▶ _Information given_:
::::::::

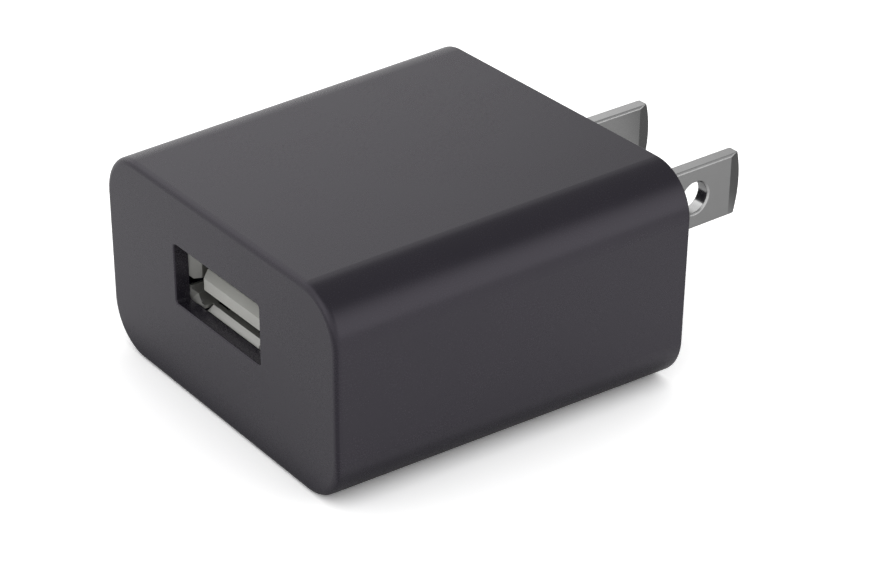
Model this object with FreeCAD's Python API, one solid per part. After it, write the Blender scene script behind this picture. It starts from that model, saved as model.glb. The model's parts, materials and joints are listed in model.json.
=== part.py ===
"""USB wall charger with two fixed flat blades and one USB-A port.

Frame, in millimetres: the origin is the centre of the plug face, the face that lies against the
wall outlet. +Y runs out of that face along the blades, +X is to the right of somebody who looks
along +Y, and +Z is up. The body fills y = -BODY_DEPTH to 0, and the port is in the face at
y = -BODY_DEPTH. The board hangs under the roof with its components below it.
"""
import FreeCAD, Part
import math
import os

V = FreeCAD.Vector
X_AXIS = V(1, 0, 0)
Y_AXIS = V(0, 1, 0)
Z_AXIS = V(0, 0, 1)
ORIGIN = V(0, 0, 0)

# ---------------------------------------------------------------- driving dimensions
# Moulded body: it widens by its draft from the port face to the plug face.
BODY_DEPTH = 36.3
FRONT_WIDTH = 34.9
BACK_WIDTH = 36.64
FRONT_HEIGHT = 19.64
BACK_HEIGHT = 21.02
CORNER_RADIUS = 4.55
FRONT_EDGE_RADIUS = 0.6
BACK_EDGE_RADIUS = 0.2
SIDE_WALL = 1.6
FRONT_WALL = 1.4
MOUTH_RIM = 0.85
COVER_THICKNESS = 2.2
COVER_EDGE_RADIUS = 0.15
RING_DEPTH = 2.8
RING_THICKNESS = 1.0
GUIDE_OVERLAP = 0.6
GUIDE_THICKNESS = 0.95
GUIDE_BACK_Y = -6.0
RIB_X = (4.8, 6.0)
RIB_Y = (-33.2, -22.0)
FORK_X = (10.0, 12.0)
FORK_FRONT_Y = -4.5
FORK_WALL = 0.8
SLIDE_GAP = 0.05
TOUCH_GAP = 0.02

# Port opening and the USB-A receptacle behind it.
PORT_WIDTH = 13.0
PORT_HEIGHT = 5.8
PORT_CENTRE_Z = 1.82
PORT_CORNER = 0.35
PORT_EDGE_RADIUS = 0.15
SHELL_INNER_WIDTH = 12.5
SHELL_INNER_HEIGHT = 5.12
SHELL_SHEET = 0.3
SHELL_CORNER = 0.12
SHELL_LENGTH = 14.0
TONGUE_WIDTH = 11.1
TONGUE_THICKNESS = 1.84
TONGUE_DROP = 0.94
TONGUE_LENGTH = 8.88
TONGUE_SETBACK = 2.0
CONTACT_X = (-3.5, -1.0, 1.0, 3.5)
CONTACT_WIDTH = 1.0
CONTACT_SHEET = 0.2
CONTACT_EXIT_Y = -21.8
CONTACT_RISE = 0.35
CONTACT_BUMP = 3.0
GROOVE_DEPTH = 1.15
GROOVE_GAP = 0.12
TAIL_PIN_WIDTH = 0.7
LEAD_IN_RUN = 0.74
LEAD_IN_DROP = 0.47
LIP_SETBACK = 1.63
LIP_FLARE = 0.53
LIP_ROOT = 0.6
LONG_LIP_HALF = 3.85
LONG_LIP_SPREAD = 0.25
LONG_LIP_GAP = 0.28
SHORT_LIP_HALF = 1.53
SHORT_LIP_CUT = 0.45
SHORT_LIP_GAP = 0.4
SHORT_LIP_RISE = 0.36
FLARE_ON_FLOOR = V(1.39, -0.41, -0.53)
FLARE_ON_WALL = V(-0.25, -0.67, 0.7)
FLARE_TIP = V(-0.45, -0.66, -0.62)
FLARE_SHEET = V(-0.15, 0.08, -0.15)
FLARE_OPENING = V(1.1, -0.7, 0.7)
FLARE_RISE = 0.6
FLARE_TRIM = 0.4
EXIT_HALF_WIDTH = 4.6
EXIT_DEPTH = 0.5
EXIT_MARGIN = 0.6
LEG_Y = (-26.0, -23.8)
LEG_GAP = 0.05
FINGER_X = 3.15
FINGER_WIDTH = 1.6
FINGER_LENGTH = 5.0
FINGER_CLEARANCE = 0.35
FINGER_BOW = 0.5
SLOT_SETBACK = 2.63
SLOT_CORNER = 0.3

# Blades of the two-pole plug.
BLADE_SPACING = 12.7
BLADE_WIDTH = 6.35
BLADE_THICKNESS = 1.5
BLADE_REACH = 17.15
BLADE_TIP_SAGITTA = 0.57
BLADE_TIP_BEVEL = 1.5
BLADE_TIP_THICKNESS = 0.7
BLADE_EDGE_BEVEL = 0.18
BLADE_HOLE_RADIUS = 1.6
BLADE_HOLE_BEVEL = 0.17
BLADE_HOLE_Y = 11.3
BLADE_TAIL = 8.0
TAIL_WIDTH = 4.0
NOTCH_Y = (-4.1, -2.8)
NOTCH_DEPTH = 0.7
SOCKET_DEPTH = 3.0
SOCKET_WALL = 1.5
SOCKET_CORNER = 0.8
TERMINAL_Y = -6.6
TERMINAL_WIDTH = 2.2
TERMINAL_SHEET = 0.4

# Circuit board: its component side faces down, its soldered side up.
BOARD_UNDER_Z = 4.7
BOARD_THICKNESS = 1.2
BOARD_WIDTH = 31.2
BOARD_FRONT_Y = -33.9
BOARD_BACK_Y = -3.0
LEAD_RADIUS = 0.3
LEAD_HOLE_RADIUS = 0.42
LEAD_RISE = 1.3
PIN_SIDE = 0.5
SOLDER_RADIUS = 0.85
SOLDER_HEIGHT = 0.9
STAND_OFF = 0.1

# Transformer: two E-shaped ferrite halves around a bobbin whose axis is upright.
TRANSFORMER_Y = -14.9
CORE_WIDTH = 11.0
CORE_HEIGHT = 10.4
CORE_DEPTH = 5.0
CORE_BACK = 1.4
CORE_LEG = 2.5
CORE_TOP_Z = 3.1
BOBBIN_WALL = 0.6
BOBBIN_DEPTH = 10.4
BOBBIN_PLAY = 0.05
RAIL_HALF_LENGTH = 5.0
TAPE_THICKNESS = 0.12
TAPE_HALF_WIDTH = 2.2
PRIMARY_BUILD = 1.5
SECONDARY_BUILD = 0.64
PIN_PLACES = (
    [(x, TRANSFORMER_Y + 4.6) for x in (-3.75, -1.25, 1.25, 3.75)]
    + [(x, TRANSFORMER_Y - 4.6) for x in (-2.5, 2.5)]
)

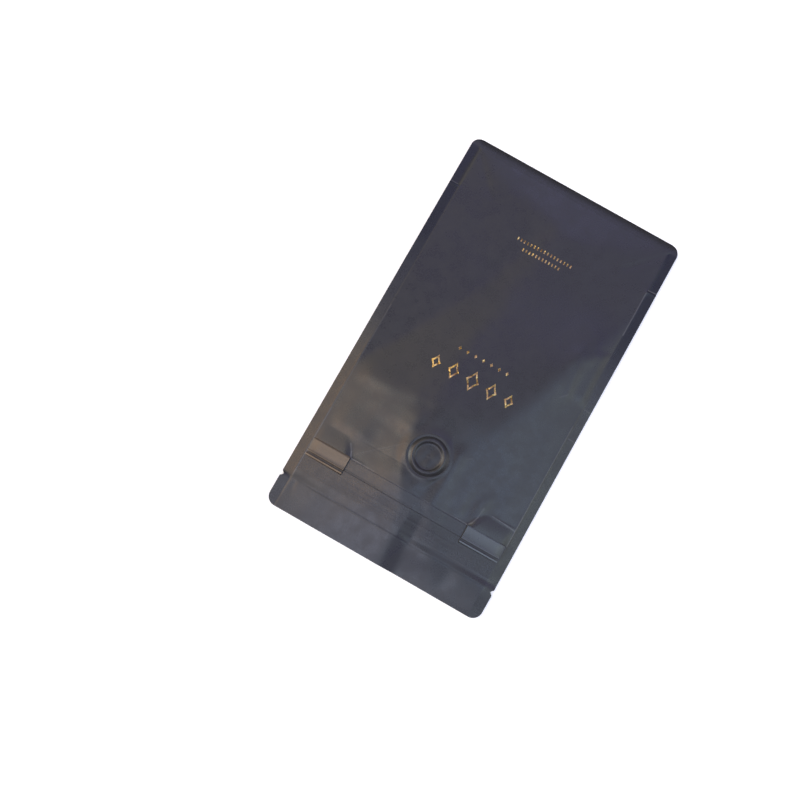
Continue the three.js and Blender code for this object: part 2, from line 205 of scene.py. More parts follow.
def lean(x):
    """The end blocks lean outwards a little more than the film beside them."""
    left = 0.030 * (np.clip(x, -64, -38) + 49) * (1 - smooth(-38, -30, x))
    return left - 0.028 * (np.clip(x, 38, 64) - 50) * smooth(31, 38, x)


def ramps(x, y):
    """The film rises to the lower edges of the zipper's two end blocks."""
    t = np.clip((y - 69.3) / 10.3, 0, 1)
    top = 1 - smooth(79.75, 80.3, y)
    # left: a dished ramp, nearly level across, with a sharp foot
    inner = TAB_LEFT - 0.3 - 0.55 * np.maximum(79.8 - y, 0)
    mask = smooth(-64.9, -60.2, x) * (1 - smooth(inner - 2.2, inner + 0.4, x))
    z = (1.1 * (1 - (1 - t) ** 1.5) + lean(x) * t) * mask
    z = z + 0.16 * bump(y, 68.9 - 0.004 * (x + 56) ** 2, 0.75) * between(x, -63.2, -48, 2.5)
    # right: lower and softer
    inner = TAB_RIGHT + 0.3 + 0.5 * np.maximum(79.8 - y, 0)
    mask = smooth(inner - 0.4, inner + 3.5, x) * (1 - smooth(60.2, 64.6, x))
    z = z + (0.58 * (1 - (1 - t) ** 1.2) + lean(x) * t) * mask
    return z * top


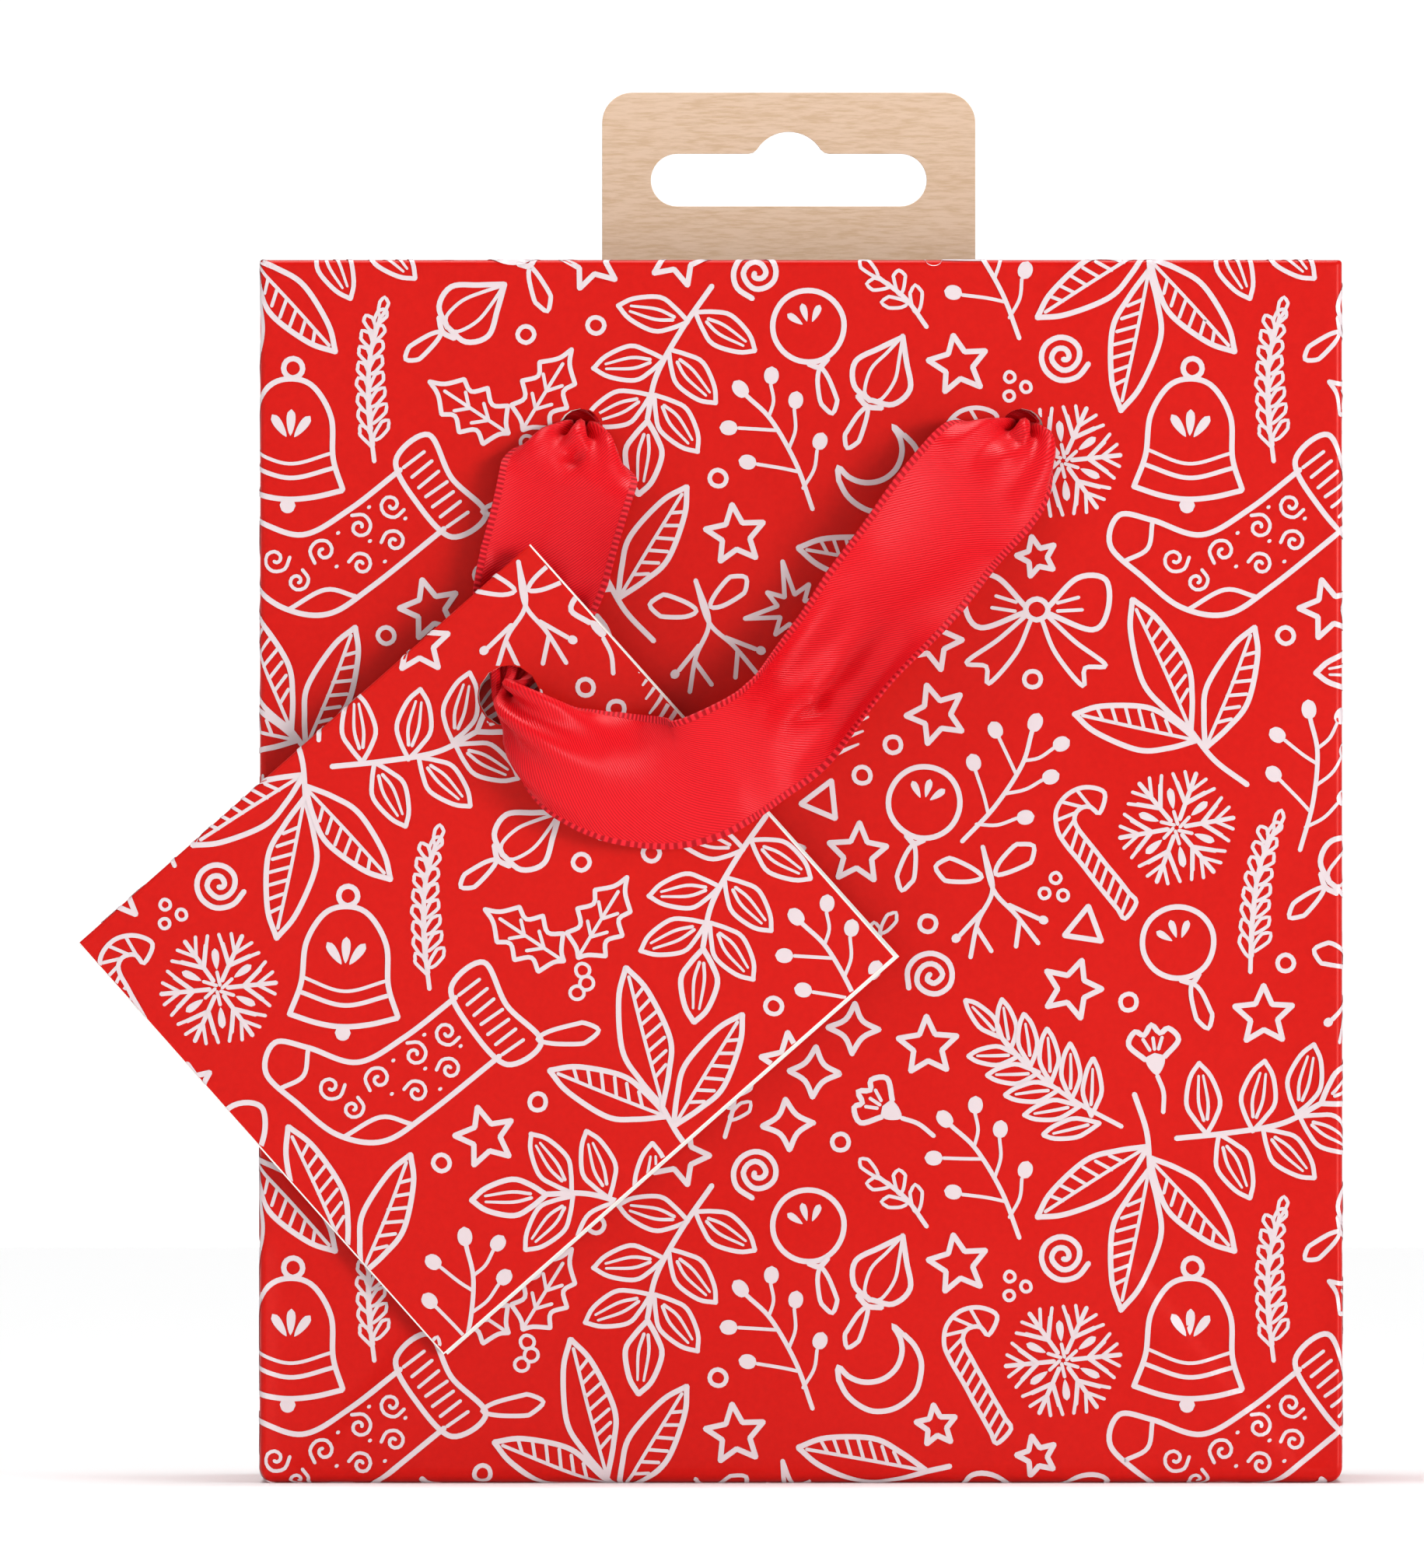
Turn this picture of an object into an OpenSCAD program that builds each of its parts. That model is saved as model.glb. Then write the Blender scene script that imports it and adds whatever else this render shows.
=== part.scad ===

::::::::

▶ _Task prompt_: Point out every line holding the string "FreeCAD" and copy it.

▶ _Answer to this exercise_:
Model this object with FreeCAD's Python API, one solid per part. After it, write the Blender scene script behind this picture. It starts from that model, saved as model.glb. The model's parts, materials and joints are listed in model.json.
import FreeCAD, Part
V = FreeCAD.Vector